This link was the only decent explanation I could find. Basically it is to do with Webpack.

If you aren't using Webpack - you're only using Typescript, then doing something like this is an error:

import Foo from "./Foo.vue"; 

Because obviously Typescript doesn't understand .vue files - they aren't actually Typescript modules.

However, if you set up a Vue project you'll find that it does it all the time. How does that work? Webpack! As far as I can tell (I have tried to avoid insanity by learning anything at all about webpack), this is basically Webpack's job - it goes through all of the import files in your Javascript/Typescript, and "bundles" them, i.e. it merges them into one file.

But it extensible with "loaders" (terrible name) that can be added to handle particular file formats. For example you can configure it to use a CSS loader. That means when it finds

import "./foo.css" 

It will bundle the CSS into the output, and probably add some Javascript to insert it into the DOM at runtime, or some nonsense like that.

Anyway, there's also (I presume) a loader for *.vue files that handles bundling those. So that's why import Foo from "./Foo.vue" works. Why do we need the shim file?

Because Typescript still isn't happy. It doesn't know anything about Webpack, so it will still throw an error when you try and import Foo.vue (it'll tell you Can't find module "./Foo.vue").

The solution is shims-vue.d.ts. The filename does not seem to be important, as long as it ends with .d.ts. I guess Typescript looks for all .d.ts in the same directory or something like that.
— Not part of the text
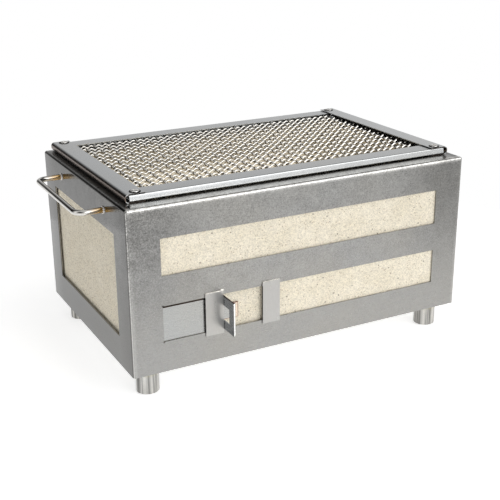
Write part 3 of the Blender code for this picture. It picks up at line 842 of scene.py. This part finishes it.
def build_handle(side, panel, material, weld_material):
    """Bent rod with a weld at each end; side is -1 for the left and 1 for the right."""
    node = ("left" if side < 0 else "right") + "_handle"
    low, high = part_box(node)
    height = (low.z + high.z) / 2
    y_low = low.y + ROD_RADIUS
    y_high = high.y - ROD_RADIUS
    corner = panel + side * (high.x - low.x - ROD_RADIUS - HANDLE_BEND)
    bend = arc((corner, y_low + HANDLE_BEND), HANDLE_BEND, -90, 90 * side - 90, HANDLE_STEPS)
    path = [(panel + side * 0.1 * MM, y_low, height)] + [(x, y, height) for x, y in bend]
    path += [(x, y_low + y_high - y, z) for x, y, z in reversed(path)]
    add_piece(node + "_rod", tube(path, ROD_RADIUS, 28), material, "casing", (node,))
    for number, y in enumerate((y_low, y_high)):
        weld_ring("%s_weld_%d" % (node, number + 1), (panel, y, height), (side, 0, 0), ROD_RADIUS, 1.5 * MM,
                  weld_material, number + side)


def build_foot(node, material, weld_material):
    """A length of pipe with rounded rims, welded to the pan."""
    low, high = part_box(node)
    outer = (high.x - low.x) / 2
    inner = outer - FOOT_WALL
    rim = 0.8 * MM
    top = high.z
    profile = [(inner, top), (inner, rim)]
    profile += arc((inner + rim, rim), rim, 180, 270, 5)[1:]
    profile += arc((outer - rim, rim), rim, 270, 360, 5)
    profile += [(outer, top)]
    centre = (low + high) / 2
    add_piece(node + "_pipe", lathe(profile, FOOT_SIDES, centre), material, "casing", (node,))
    weld_ring(node + "_weld", (centre.x, centre.y, top + 0.25 * MM), (0, 0, -1), outer, 1.3 * MM,
              weld_material, centre.x * 100 + centre.y * 37)


# -------------------------------------------------------- cooking grate

def channel_outline(height, radius, low_radius, lean=0.0):
    """A C section open towards +u, its back at u = 0, standing on v = 0 and leaning in by lean at its top."""
    low = (low_radius, low_radius)
    high = (radius + lean, height - radius)
    outline = [(CHANNEL_WIDTH, 0)]
    outline += arc(low, low_radius, 270, 180, 10)
    outline += arc(high, radius, 180, 90, 10)
    outline += [(CHANNEL_WIDTH, height), (CHANNEL_WIDTH, height - CHANNEL_SHEET)]
    outline += arc(high, radius - CHANNEL_SHEET, 90, 180, 10)
    outline += arc(low, low_radius - CHANNEL_SHEET, 180, 270, 10)
    outline += [(CHANNEL_WIDTH, CHANNEL_SHEET)]
    return outline


def build_channels(material):
    """Four C sections, their backs outwards: two along Y at the sides, two along X at front and rear."""
    sides = (SIDE_CHANNEL_RADIUS, SIDE_CHANNEL_RADIUS)
    ends = (END_CHANNEL_RADIUS, END_CHANNEL_FOOT, END_CHANNEL_LEAN)
    for name, run, outwards, folds in (("left", "Y", -1, sides), ("right", "Y", 1, sides),
                                       ("front", "X", -1, ends), ("rear", "X", 1, ends)):
        low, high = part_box("grate_%s_channel" % name)
        along = "XY".index(run)
        back = (low if outwards < 0 else high)[1 - along]
        outline = [(back - outwards * u, low.z + v) for u, v in channel_outline(high.z - low.z, *folds)]
        add_piece("grate_%s_rail" % name, prism(outline, low[along], high[along], run), material,
                  "cooking_grate", ("grate_%s_channel" % name,), edge=0.15 * MM)


def build_rivet(node, material, painted_shade):
    """A blind rivet: domed flange with the snapped mandrel's pit, shank and swollen tail."""
    low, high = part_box(node)
    head = (high.x - low.x) / 2
    under = high.z - RIVET_RISE
    lip = RIVET_PIT + RIVET_LIP
    profile = [(0, low.z), (0.8 * RIVET_TAIL, low.z + 0.4 * MM), (RIVET_TAIL, low.z + 1.2 * MM),
               (RIVET_SHANK, low.z + 2.2 * MM), (RIVET_SHANK, under), (head - 0.2 * MM, under)]
    for degrees in range(0, 91, 10):
        angle = math.radians(degrees)
        profile.append((lip + (head - lip) * math.cos(angle),
                        under + RIVET_RIM + (RIVET_RISE - RIVET_RIM) * math.sin(angle)))
    floor = high.z - PIT_DEPTH
    profile += [(RIVET_PIT, high.z - 0.15 * MM), (RIVET_PIT, floor), (RIVET_PIT / 2, floor + 0.15 * MM),
                (0, floor + 0.2 * MM)]
    # the seat is a dark ring of painted shade round the head
    seat = [(head - SEAT_TUCK, under), (head + SEAT_RING, under),
            (head + SEAT_RING - 0.2 * MM, under + SEAT_HEIGHT), (head - SEAT_TUCK, under + SEAT_HEIGHT)]
    for part, outline, finish, nodes in (("_head", profile, material, (node,)), ("_seat", seat, painted_shade, ())):
        form = lathe(outline, RIVET_SIDES, (low + high) / 2)
        add_piece(node + part, form, finish, "cooking_grate", nodes)


def crimped_wires(name, axis, starts, pitch, low, high, middle, origin, sign, material, underside):
    """All the wires of one direction, each swinging over and under the wires that it crosses.

    starts holds each wire's place across the run, pitch is the crossing wires' spacing, and origin is
    where the first of them lies.
    """
    steps = max(2, round((high - low) / pitch * WIRE_STEPS * CRIMPS))
    along = np.linspace(low, high, steps + 1)
    angles = np.arange(WIRE_SIDES) * 2 * math.pi / WIRE_SIDES
    wave = math.pi * CRIMPS / pitch
    phase = wave * (along - origin)
    points = []
    faces = []
    for index, start in enumerate(starts):
        swing = sign * (-1) ** index * CRIMP
        height = middle + swing * np.cos(phase)
        slope = -swing * wave * np.sin(phase)
        length = np.sqrt(1 + slope ** 2)
        run = along[:, None] - WIRE_RADIUS * np.sin(angles)[None, :] * (slope / length)[:, None]
        rise = height[:, None] + WIRE_RADIUS * np.sin(angles)[None, :] / length[:, None]
        side = np.broadcast_to(start + WIRE_RADIUS * np.cos(angles), run.shape)
        columns = (run, side, rise) if axis == "X" else (side, run, rise)
        first = len(points) * run.size
        points.append(np.stack(columns, axis=-1).reshape(-1, 3))
        for ring in range(steps):
            for k in range(WIRE_SIDES):
                j = (k + 1) % WIRE_SIDES
                a = first + ring * WIRE_SIDES
                faces.append((a + k, a + j, a + WIRE_SIDES + j, a + WIRE_SIDES + k))
        faces.append(tuple(first + k for k in range(WIRE_SIDES)))
        faces.append(tuple(first + steps * WIRE_SIDES + k for k in reversed(range(WIRE_SIDES))))
    mesh = bpy.data.meshes.new(name)
    mesh.from_pydata(np.concatenate(points).tolist(), [], faces)
    form = bmesh.new()
    form.from_mesh(mesh)
    bpy.data.meshes.remove(mesh)
    rows = steps * WIRE_SIDES
    for index, face in enumerate(form.faces):
        place = index % (rows + 2)
        face.material_index = int(place < rows and place % WIRE_SIDES in SOOTY_SIDES)
    piece = add_piece(name, form, material, "cooking_grate")
    piece.data.materials.append(underside)
    return piece


def spread(middle, count, pitch):
    """Places a pitch apart, as many on each side of the middle."""
    return [middle + (k - (count - 1) / 2) * pitch for k in range(count)]


def build_weave(material, underside):
    low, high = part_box("woven_mesh")
    centre = (low + high) / 2
    xs = spread(centre.x, CROSS_WIRES, CROSS_WIRE_PITCH)
    ys = spread(centre.y, LONG_WIRES, LONG_WIRE_PITCH)
    wires = crimped_wires("weave_long_wires", "X", ys, CROSS_WIRE_PITCH, low.x, high.x, centre.z, xs[0], 1,
                          material, underside)
    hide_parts("woven_mesh")
    crimped_wires("weave_cross_wires", "Y", xs, LONG_WIRE_PITCH, low.y, high.y, centre.z, ys[0], -1,
                  material, underside)


# -------------------------------------------------------- stage

def build_floor():
    """A round, pale table top; past its rim the white studio goes on."""
    form = bmesh.new()
    bmesh.ops.create_circle(form, cap_ends=True, radius=TABLE_RADIUS, segments=96)
    floor = add_mesh("floor", form)
    floor.location.z = -0.2 * MM
    floor.data.materials.append(floor_finish())


def direction(azimuth, elevation):
    """The unit vector towards an azimuth, counted anticlockwise from +X, and an elevation, in degrees."""
    turn, rise = math.radians(azimuth), math.radians(elevation)
    return Vector((math.cos(turn) * math.cos(rise), math.sin(turn) * math.cos(rise), math.sin(rise)))


def soft_glow(world, place, azimuth, elevation, strength, sharpness):
    """strength in one direction, falling off smoothly to all sides."""
    facing = add_node(world, "ShaderNodeVectorMath", {0: place, 1: direction(azimuth, elevation)},
                      operation="DOT_PRODUCT")
    falloff = product(world, maths(world, "SUBTRACT", facing.outputs["Value"], 1.0), sharpness)
    return product(world, maths(world, "EXPONENT", falloff), strength)


def build_world():
    """A white studio, lit by soft boxes on all sides, with dark cards that draw the metal's edges."""
    world = bpy.data.worlds.new("studio")
    bpy.context.scene.world = world
    world.use_nodes = True
    background = world.node_tree.nodes["Background"]
    generated = add_node(world, "ShaderNodeTexCoord", {}).outputs["Generated"]
    place = add_node(world, "ShaderNodeVectorMath", {0: generated}, operation="NORMALIZE")
    light = 0.0
    for glow in SOFT_BOXES:
        light = maths(world, "ADD", light, soft_glow(world, place, *glow))
    for glow in DARK_CARDS:
        light = product(world, light, maths(world, "SUBTRACT", 1.0, soft_glow(world, place, *glow)))
    split = add_node(world, "ShaderNodeSeparateXYZ", {"Vector": place})
    above = remap(world, split.outputs["Z"], HORIZON, 0.0)
    studio = mix_colour(world, above, grey(BELOW), light)
    path = add_node(world, "ShaderNodeLightPath", {})
    seen = mix_colour(world, path.outputs["Is Camera Ray"], studio, grey(1.0))
    connect(world, seen, background.inputs["Color"])


def add_light(name, location, size, power):
    """A soft panel of light that faces down and isn't seen itself."""
    data = bpy.data.lights.new(name, "AREA")
    data.shape = "RECTANGLE"
    data.size, data.size_y = size
    data.energy = power
    light = add_object(name, data)
    light.location = location
    light.visible_camera = False
    light.visible_glossy = False


def build_camera():
    forward = direction(90 - CAMERA_AZIMUTH, -CAMERA_ELEVATION)
    right = direction(-CAMERA_AZIMUTH, 0)
    level = Matrix((right, right.cross(forward), -forward)).transposed()
    turn = level @ Matrix.Rotation(math.radians(CAMERA_ROLL), 3, "Z")
    data = bpy.data.cameras.new("camera")
    data.lens = CAMERA_LENS
    data.sensor_width = SENSOR
    camera = add_object("camera", data)
    camera.matrix_world = Matrix.Translation(CAMERA_TARGET - forward * CAMERA_DISTANCE) @ turn.to_4x4()
    bpy.context.scene.camera = camera


# -------------------------------------------------------- assembly

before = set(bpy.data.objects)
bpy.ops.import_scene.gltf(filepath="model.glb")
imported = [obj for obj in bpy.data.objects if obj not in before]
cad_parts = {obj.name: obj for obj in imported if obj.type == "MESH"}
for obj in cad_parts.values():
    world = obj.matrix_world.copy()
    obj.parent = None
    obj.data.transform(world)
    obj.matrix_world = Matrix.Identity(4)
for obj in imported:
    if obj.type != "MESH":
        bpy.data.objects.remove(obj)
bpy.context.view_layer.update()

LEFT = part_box("left_panel")[0].x
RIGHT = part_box("right_panel")[1].x
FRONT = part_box("front_panel")[0].y
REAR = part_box("rear_panel")[1].y
BASE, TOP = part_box("front_panel")[0].z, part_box("front_panel")[1].z

# the casing's steel carries painted light and shade on its panels, ledge, folds and corner seams
casing_steel = steel("casing_sheet", (0.42, 0.417, 0.405), 0.30, (60, 60, 1400), mottle=0.06,
                     tint=casing_shading, polish=polished_and_shaded_sides, speckle=front_speckle)
# the door carries painted shade on its pull and top edge, and a painted highlight on the pull's outer edge
door_steel = steel("door_sheet", (0.405, 0.41, 0.405), 0.28, (50, 50, 1600), mottle=0.03, tint=pull_shading)
# the grate's side rails carry painted shade on their outer webs and flange ends
grate_steel = steel("grate_sheet", (0.60, 0.615, 0.625), 0.24, (90, 1400, 1400), mottle=0.04, tint=rail_shading)
tongue_steel = steel("tongue_sheet", (0.405, 0.41, 0.405), 0.28, (50, 50, 1600), mottle=0.03,
                     tint=tongue_tint)
rod_steel = steel("handle_rod", (0.66, 0.65, 0.63), 0.10, (900, 900, 900), mottle=0.05,
                  tint=distance_tint("X", RIGHT, 19 * MM, (0.72, 0.43, 0.12), absolute=True))
bead_steel = steel("weld_bead", (0.86, 0.84, 0.80), 0.30, (900, 900, 900), mottle=0.35, mottle_size=0.8 * MM)
rivet_steel = steel("rivet_metal", (0.93, 0.92, 0.90), 0.26, (900, 900, 900), mottle=0.05)
weld_steel = steel("weld_metal", (0.60, 0.58, 0.56), 0.24, (900, 900, 900), mottle=0.15)
# the feet carry painted reflections as bands along the pipe, and heat tint under the weld
pipe_steel = steel("foot_pipe", (0.40, 0.395, 0.38), 0.17, (1600, 1600, 40), mottle=0.05, tint=pipe_reflections_and_tint)
wire_steel = steel("weave_wire", (0.74, 0.72, 0.68), 0.10, (700, 700, 700), mottle=0.10)
bar_steel = steel("charcoal_bar", (0.45, 0.43, 0.41), 0.35, (500, 500, 500), mottle=0.12)
pan_steel = steel("pan_sheet", (0.50, 0.50, 0.49), 0.36, (900, 60, 60), mottle=0.06)
sooty_steel = steel("sooty_wire", (0.05, 0.045, 0.04), 0.45, (700, 700, 700), mottle=0.25)
# painted shade: the dark ring round each rivet's head
painted_shade = steel("seat_soot", (0.035, 0.032, 0.03), 0.5, (700, 700, 700), mottle=0.2)
brick = firebrick("refractory_brick")
sooty_brick = firebrick("sooty_brick", 0.16)

build_casing(LEFT, RIGHT, FRONT, REAR, BASE, TOP, casing_steel)
inlet = ((LEFT + INLET_LEFT, FRONT, BASE + INLET_LOW),
         (LEFT + INLET_RIGHT, FRONT + LEDGE_WIDTH, BASE + INLET_HIGH))
pocket = ((LEFT + POCKET_LEFT, FRONT, BASE + POCKET_LOW),
          (LEFT + POCKET_RIGHT, FRONT + POCKET_BACK, BASE + POCKET_HIGH))
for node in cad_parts:
    if "brick" in node:
        build_brick(node, sooty_brick if "floor" in node else brick,
                    (inlet, pocket) if node == "front_wall_brick" else ())
build_straps(FRONT, BASE, bead_steel)
build_door(FRONT, BASE, door_steel, tongue_steel)
build_handle(-1, LEFT, rod_steel, weld_steel)
build_handle(1, RIGHT, rod_steel, weld_steel)
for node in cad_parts:
    if node.startswith("foot_"):
        build_foot(node, pipe_steel, weld_steel)
build_channels(grate_steel)
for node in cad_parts:
    if node.startswith("grate_rivet_"):
        build_rivet(node, rivet_steel, painted_shade)
build_weave(wire_steel, sooty_steel)
for node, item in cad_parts.items():
    if node == "base_pan" or node.startswith("charcoal_"):
        item.data.materials.clear()
        item.data.materials.append(pan_steel if node == "base_pan" else bar_steel)

build_floor()
build_world()
add_light("firebox_light", (0, (FRONT + REAR) / 2, TOP - FIREBOX_LIGHT_DEPTH), FIREBOX_LIGHT_SIZE,
          FIREBOX_LIGHT_POWER)
build_camera()
bpy.context.scene.view_settings.view_transform = "Standard"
In any case, the contents are this:

declare module "*.vue" {   import Vue from 'vue';   export default Vue; } 

Which basically means, "every time you import a module with the name *.vue (wildcards are supported), then don't actually do it - instead treat it as if it had these contents".

This is how it seems to behave for me: If you do import Foo from "./Foo.vue" then the type of Foo will by Vue. There does not seem to be a way to actually import the Foo type.

Edit: Actually I think it works *if you import the component in another .vue file. If you import it from .ts then you just get an alias for Vue. This is annoying in tests! I made another question about this.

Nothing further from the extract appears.